Through it all, my fecklessness rarely caused me much more than an occasional sleepless night. I had friends and flings, music, recreation, and navel gazing to divert me. I also had the friendship and indulgence of my parents. But In 1991, tragedy struck, literally. My father, who had always been my closest friend and confidant, suffered a massive stroke at the age of 56, which rendered him severely physically, intellectually, and psychiatrically disabled.

He had been an athlete, polymath, and epicurean, a larger than life figure to most who knew him. Now, he was left a cripple who could speak, and cry out in despair, but could no longer think, create, or enjoy life. The impact on our family was enormous, physically and spiritually. Between the strain of caring for a demanding invalid, and the daily realization that what had once been was no longer, we all barely treaded water for years.

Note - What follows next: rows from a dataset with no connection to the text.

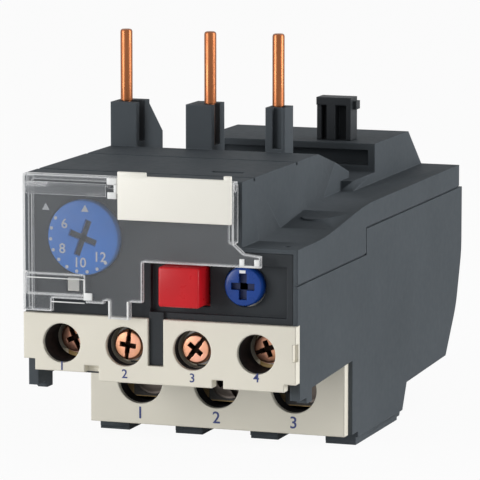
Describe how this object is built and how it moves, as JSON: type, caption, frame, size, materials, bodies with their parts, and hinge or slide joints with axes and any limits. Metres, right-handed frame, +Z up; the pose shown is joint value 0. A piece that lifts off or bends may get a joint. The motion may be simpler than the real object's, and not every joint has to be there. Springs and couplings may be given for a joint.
{
  "type": "thermal overload relay",
  "caption": "Plug-on thermal overload relay with line pins, setting dial under a hinged clear cover, stop button, reset knob and screw terminals.",
  "frame": {"origin": "middle of the footprint, on the plane of the feet", "axes": "+Z up along the line pins, -Y out of the front with the dial, +X to the reset knob's side"},
  "size_m": [0.045, 0.0946, 0.0655],
  "materials": {
    "housing_plastic": "fine moulded texture",
    "dark_plastic": "fine moulded texture",
    "pale_plastic": "satin",
    "clear_plastic": "polished, see-through",
    "white_plastic": "satin",
    "dial_plastic": "satin",
    "red_plastic": "glossy",
    "blue_plastic": "glossy",
    "inner_plastic": "satin",
    "copper": "drawn copper rod, slightly dulled",
    "terminal_metal": "stamped",
    "screw_metal": "copper plated",
    "clamp_metal": "zinc plated",
    "steel": "drawn",
    "bimetal": "rolled",
    "heater_metal": "rolled ribbon"
  },
  "bodies": {
    "housing": {"base_housing": "housing_plastic", "top_housing": "housing_plastic", "front_panel": "dark_plastic", "control_terminal_block": "pale_plastic", "power_terminal_cover": "pale_plastic", "cover_hinge_pin": "steel", "mounting_post": "dark_plastic", "housing_screws": "steel", "mechanism_frame": "inner_plastic", "stop_spring": "steel", "reset_spring": "steel", "lever_pin": "steel", "carrier_spring": "steel", "line_pin_1": "copper", "heater_1": "heater_metal", "bimetal_1": "bimetal", "load_terminal_1": "terminal_metal", "line_pin_2": "copper", "heater_2": "heater_metal", "bimetal_2": "bimetal", "load_terminal_2": "terminal_metal", "line_pin_3": "copper", "heater_3": "heater_metal", "bimetal_3": "bimetal", "load_terminal_3": "terminal_metal", "control_strip_1": "terminal_metal", "control_strip_2": "terminal_metal", "control_strip_3": "terminal_metal", "control_strip_4": "terminal_metal"},
    "cover": {"clear_cover": "clear_plastic", "legend_plate": "white_plastic"},
    "dial": {"setting_dial": "dial_plastic", "dial_cam": "white_plastic"},
    "stop": {"stop_button": "red_plastic"},
    "reset": {"reset_plunger": "white_plastic"},
    "knob": {"reset_knob": "blue_plastic"},
    "trip_bar": {"trip_slide": "inner_plastic"},
    "lever": {"trip_lever": "inner_plastic", "ambient_strip": "bimetal"},
    "carrier": {"contact_carrier": "inner_plastic", "closing_bridge": "terminal_metal", "opening_bridge": "terminal_metal", "trip_flag": "white_plastic"},
    "power_clamp_1_body": {"power_clamp_1": "clamp_metal"},
    "power_screw_1_body": {"power_screw_1": "screw_metal"},
    "power_clamp_2_body": {"power_clamp_2": "clamp_metal"},
    "power_screw_2_body": {"power_screw_2": "screw_metal"},
    "power_clamp_3_body": {"power_clamp_3": "clamp_metal"},
    "power_screw_3_body": {"power_screw_3": "screw_metal"},
    "control_clamp_1_body": {"control_clamp_1": "clamp_metal"},
    "control_screw_1_body": {"control_screw_1": "screw_metal"},
    "control_clamp_2_body": {"control_clamp_2": "clamp_metal"},
    "control_screw_2_body": {"control_screw_2": "screw_metal"},
    "control_clamp_3_body": {"control_clamp_3": "clamp_metal"},
    "control_screw_3_body": {"control_screw_3": "screw_metal"},
    "control_clamp_4_body": {"control_clamp_4": "clamp_metal"},
    "control_screw_4_body": {"control_screw_4": "screw_metal"}
  },
  "joints": [
    {"name": "cover_hinge", "type": "hinge", "parent": "housing", "child": "cover", "pos_m": [-0.0045, -0.045, 0.0456], "axis": [-1, 0, 0], "range_deg": [0, 95]},
    {"name": "dial_turn", "type": "hinge", "parent": "housing", "child": "dial", "pos_m": [-0.0125, -0.0445, 0.0366], "axis": [0, 1, 0], "range_deg": [-150, 120]},
    {"name": "stop_push", "type": "slide", "parent": "housing", "child": "stop", "axis": [0, 1, 0], "range_m": [0, 0.002], "stiffness_N_per_m": 400, "deforming": ["stop_spring"]},
    {"name": "reset_push", "type": "slide", "parent": "housing", "child": "reset", "axis": [0, 1, 0], "range_m": [0, 0.002], "stiffness_N_per_m": 400, "deforming": ["reset_spring"]},
    {"name": "reset_mode_turn", "type": "hinge", "parent": "reset", "child": "knob", "pos_m": [0.0138, -0.0442, 0.0302], "axis": [0, 1, 0], "range_deg": [0, 90]},
    {"name": "trip_travel", "type": "slide", "parent": "housing", "child": "trip_bar", "axis": [1, 0, 0], "range_m": [0, 0.0015], "stiffness_N_per_m": 300},
    {"name": "lever_swing", "type": "hinge", "parent": "housing", "child": "lever", "pos_m": [0.017, -0.018, 0.03235], "axis": [0, 0, 1], "range_deg": [-2.8, 0]},
    {"name": "carrier_travel", "type": "slide", "parent": "housing", "child": "carrier", "axis": [0, 1, 0], "range_m": [0, 0.00092], "deforming": ["carrier_spring"]},
    {"name": "power_clamp_1_travel", "type": "slide", "parent": "housing", "child": "power_clamp_1_body", "axis": [0, -1, 0], "range_m": [0, 0.004]},
    {"name": "power_screw_1_turn", "type": "hinge", "parent": "power_clamp_1_body", "child": "power_screw_1_body", "pos_m": [-0.0132, -0.01223, 0.00945], "axis": [0, -1, 0], "range_deg": [0, 2058.17]},
    {"name": "power_clamp_2_travel", "type": "slide", "parent": "housing", "child": "power_clamp_2_body", "axis": [0, -1, 0], "range_m": [0, 0.004]},
    {"name": "power_screw_2_turn", "type": "hinge", "parent": "power_clamp_2_body", "child": "power_screw_2_body", "pos_m": [0, -0.01223, 0.00945], "axis": [0, -1, 0], "range_deg": [0, 2058.17]},
    {"name": "power_clamp_3_travel", "type": "slide", "parent": "housing", "child": "power_clamp_3_body", "axis": [0, -1, 0], "range_m": [0, 0.004]},
    {"name": "power_screw_3_turn", "type": "hinge", "parent": "power_clamp_3_body", "child": "power_screw_3_body", "pos_m": [0.0132, -0.01223, 0.00945], "axis": [0, -1, 0], "range_deg": [0, 2058.17]},
    {"name": "control_clamp_1_travel", "type": "slide", "parent": "housing", "child": "control_clamp_1_body", "axis": [0, -1, 0], "range_m": [0, 0.004]},
    {"name": "control_screw_1_turn", "type": "hinge", "parent": "control_clamp_1_body", "child": "control_screw_1_body", "pos_m": [-0.0161, -0.039, 0.0198], "axis": [0, -1, 0], "range_deg": [0, 2881.44]},
    {"name": "control_clamp_2_travel", "type": "slide", "parent": "housing", "child": "control_clamp_2_body", "axis": [0, -1, 0], "range_m": [-0.004, 0]},
    {"name": "control_screw_2_turn", "type": "hinge", "parent": "control_clamp_2_body", "child": "control_screw_2_body", "pos_m": [-0.0056, -0.043, 0.0198], "axis": [0, -1, 0], "range_deg": [-2881.44, 0]},
    {"name": "control_clamp_3_travel", "type": "slide", "parent": "housing", "child": "control_clamp_3_body", "axis": [0, -1, 0], "range_m": [-0.004, 0]},
    {"name": "control_screw_3_turn", "type": "hinge", "parent": "control_clamp_3_body", "child": "control_screw_3_body", "pos_m": [0.0056, -0.043, 0.0198], "axis": [0, -1, 0], "range_deg": [-2881.44, 0]},
    {"name": "control_clamp_4_travel", "type": "slide", "parent": "housing", "child": "control_clamp_4_body", "axis": [0, -1, 0], "range_m": [0, 0.004]},
    {"name": "control_screw_4_turn", "type": "hinge", "parent": "control_clamp_4_body", "child": "control_screw_4_body", "pos_m": [0.0161, -0.039, 0.0198], "axis": [0, -1, 0], "range_deg": [0, 2881.44]}
  ],
  "couplings": [
    {"joint": "lever_swing", "follows": "trip_travel", "rad_per_m": -31.35},
    {"joint": "carrier_travel", "follows": "trip_travel", "ratio": 0.6},
    {"joint": "power_screw_1_turn", "follows": "power_clamp_1_travel", "rad_per_m": 8976},
    {"joint": "power_screw_2_turn", "follows": "power_clamp_2_travel", "rad_per_m": 8976},
    {"joint": "power_screw_3_turn", "follows": "power_clamp_3_travel", "rad_per_m": 8976},
    {"joint": "control_screw_1_turn", "follows": "control_clamp_1_travel", "rad_per_m": 12566},
    {"joint": "control_screw_2_turn", "follows": "control_clamp_2_travel", "rad_per_m": 12566},
    {"joint": "control_screw_3_turn", "follows": "control_clamp_3_travel", "rad_per_m": 12566},
    {"joint": "control_screw_4_turn", "follows": "control_clamp_4_travel", "rad_per_m": 12566}
  ]
}
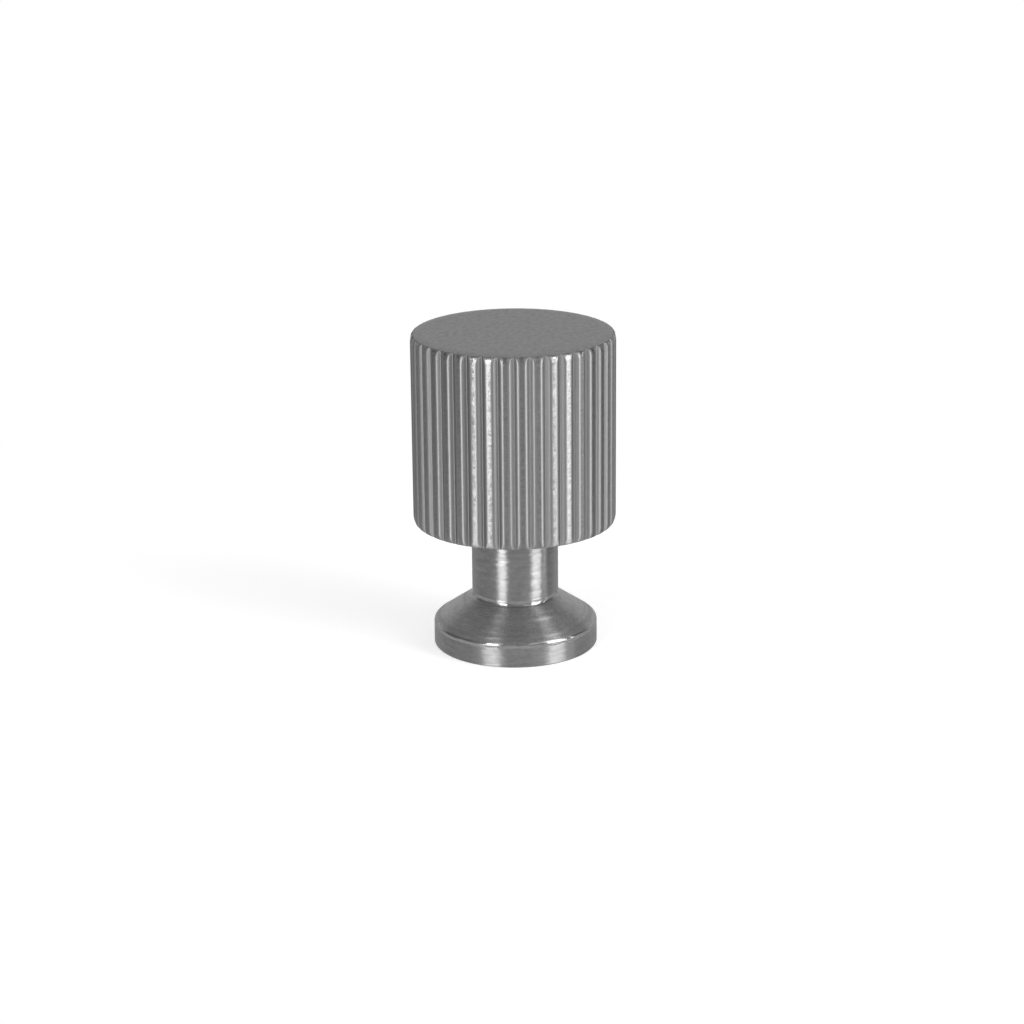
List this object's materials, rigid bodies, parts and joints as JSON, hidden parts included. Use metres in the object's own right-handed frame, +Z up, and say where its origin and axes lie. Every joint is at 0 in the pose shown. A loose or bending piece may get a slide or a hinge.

Gradually, we found ways to cope. I formed bands, wrote music, and performed sporadically through the mid and late ‘90s. In 1999, I began what have become annual visits to Europe. Most years this has included tours of some of Switzerland’s spotlessly seamy juke joints (where standards are low and, pay is high) with fellow Stuyvesantian Tom Lyons (‘81).

In 2000 I met the love of my life, Ivana Jovic, and my European vacations started including trips to her native Serbia. She has dragged me kicking and screaming toward maturity. I’ve done my part too, making sure to bring her down to my level whenever possible. With many miles still to go, significant milestones have been passed. We began living together in 2002. We were recently married, and now are expecting our first child. I’ve even started doing the kinds of career and life planning that most of my classmates probably got to at least a decade ago.

All of this is a bit daunting for a somewhat past it former new elite. It’s the kind of stuff that I’m sure Gaspar figured out by the time he was 20. But it’s also exciting and inspiring. There have been struggles and disappointments. But there has also been joy, and plenty of good old affirmation of the quotidian. And, when I’ve opened my eyes and paid attention, one commencement exercise after another. As Molly Bloom once said (or was it Marv Albert?), “YES!”